Nicole: Fantastic. Thank you. And Alice, from your perspective, why is community-driven collaboration or innovation so important?

Alice: Well, one of the things that we are doing is to make sure that that can happen—that collaboration that Hal was describing. We actually have set up a technical advisory board. And the purpose of this organization, or this team or committee, is to provide governance to put a real standard together, incorporating the needs and the requirements from different hardware, different segments of applications, and making sure that we have community input to have a language that actually can stand on its own and improve adoption. And with this advisory board, [the effort] is actually going beyond the language itself. It has the well- defined APIs on the lower-level layers, APIs for libraries that other programmers or developers will be interested in. And it is a big ecosystem that we’re putting together to help program this diverse class of hardware and diverse class of applications that we are talking about. So, this is what we are doing and it’s pretty exciting actually. And, this advisory board is comprised not only of companies from the industry, but there are also national labs like where Hal is coming from, and we also have invited a number of academia researchers to join us so that we have a wide view of requirements and what is needed to be done.

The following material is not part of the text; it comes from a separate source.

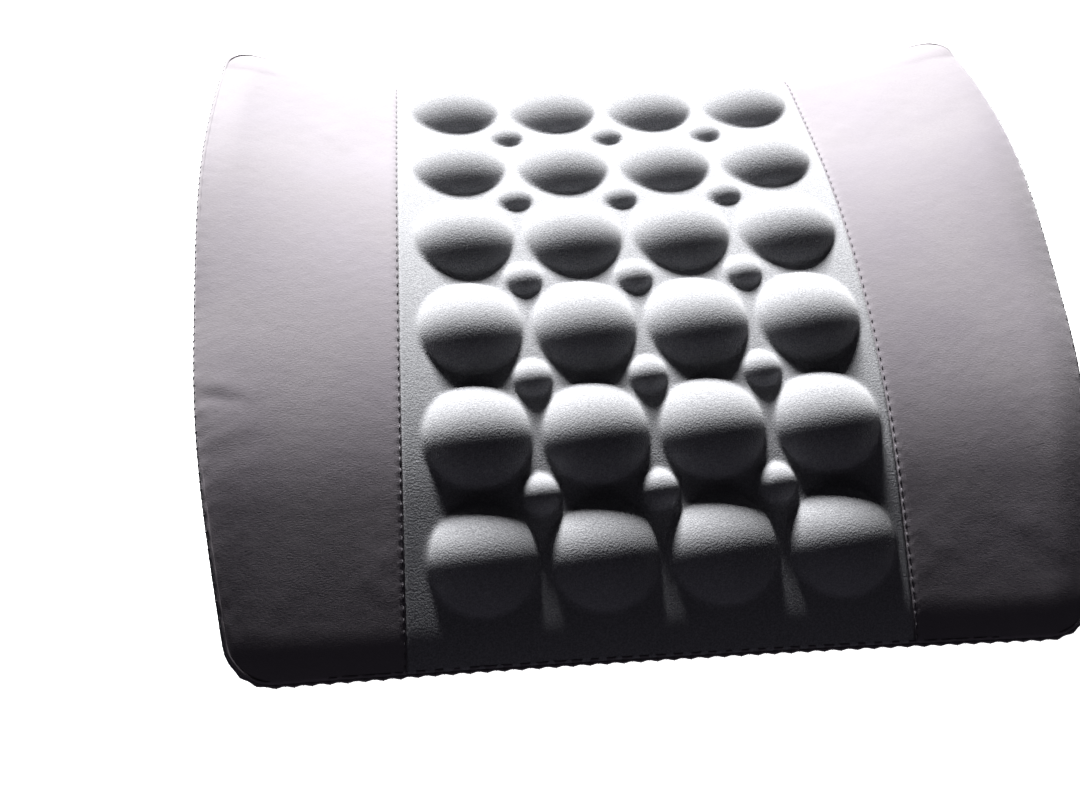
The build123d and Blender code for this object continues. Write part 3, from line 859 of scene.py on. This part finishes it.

Nicole: Excellent—so bringing together a diversity of viewpoints to really drive this forward. Great. Can you share your vision with us for the future? What are you most excited about?

Alice: Well, we’re changing the world in some way. It’s really changing the way how we can do heterogeneous programming moving forward. Right now and up until now, a lot of things are very limited and fragmented. The vision is really pull everybody together to have a more effective way in doing this and also bring performance. So this is really exciting, exciting for Intel and exciting for the industry. That’s, in my opinion.

Nicole: Excellent things. And Hal, from your perspective, what are you most looking forward to as you look forward?

Hal: Well, I’m looking forward to the development of this portable performance, and well- integrated ecosystem that has many different people involved. We have not only involvement in the implementations, but also in the programming and environment itself. We have involvement in DPC++, and the experience that we gained from creating DPC++. It’s going to feed into what the standard C++ ends up supporting. And importantly, how it supports it. So, you know, long term we are looking at C++ as a language that can address these kinds of use cases that require heterogeneous computing and HPC hardware and all sorts of other things that exist in performance-sensitive spaces. But that requires experience, and this is a really good base to attain that experience. In addition, we’re going to see a lot of applications and libraries built on top of DPC++ that provide productive abstractions for different kinds of hardware platforms. Within the DOE, we developed Kokkos and RAJA and several components that provide these kinds of abstraction layers, which will integrate with DPC++. And overall, I am really looking forward to providing our users with a programming environment, which is relatively easy to use and provides good performance across many different architectures.

Nicole: Fantastic. One final question for those interested in trying out DPC++ and oneAPI, what would you suggest as a few steps to get started?

Alice: If anyone is interested in this work, Intel has started their beta program. So it is ready for download and can be tried out. But more importantly, if you go to oneapi.com, you can find all the information about the project, about the open source implementation, about the specifications that we’re talking about, and about this technical advisory board, this governance that we’re putting together for the standard. So there’s a lot more information that can be found there if you are interested.

Nicole: Excellent. Alice and Hal, thanks so much for joining us on the program today. It’s so exciting to see when a community, when the industry comes together, the kind of innovation that happens. So thanks for being here with us.

Alice: Thanks for having me.

Hal: Thanks for inviting me. It’s been great.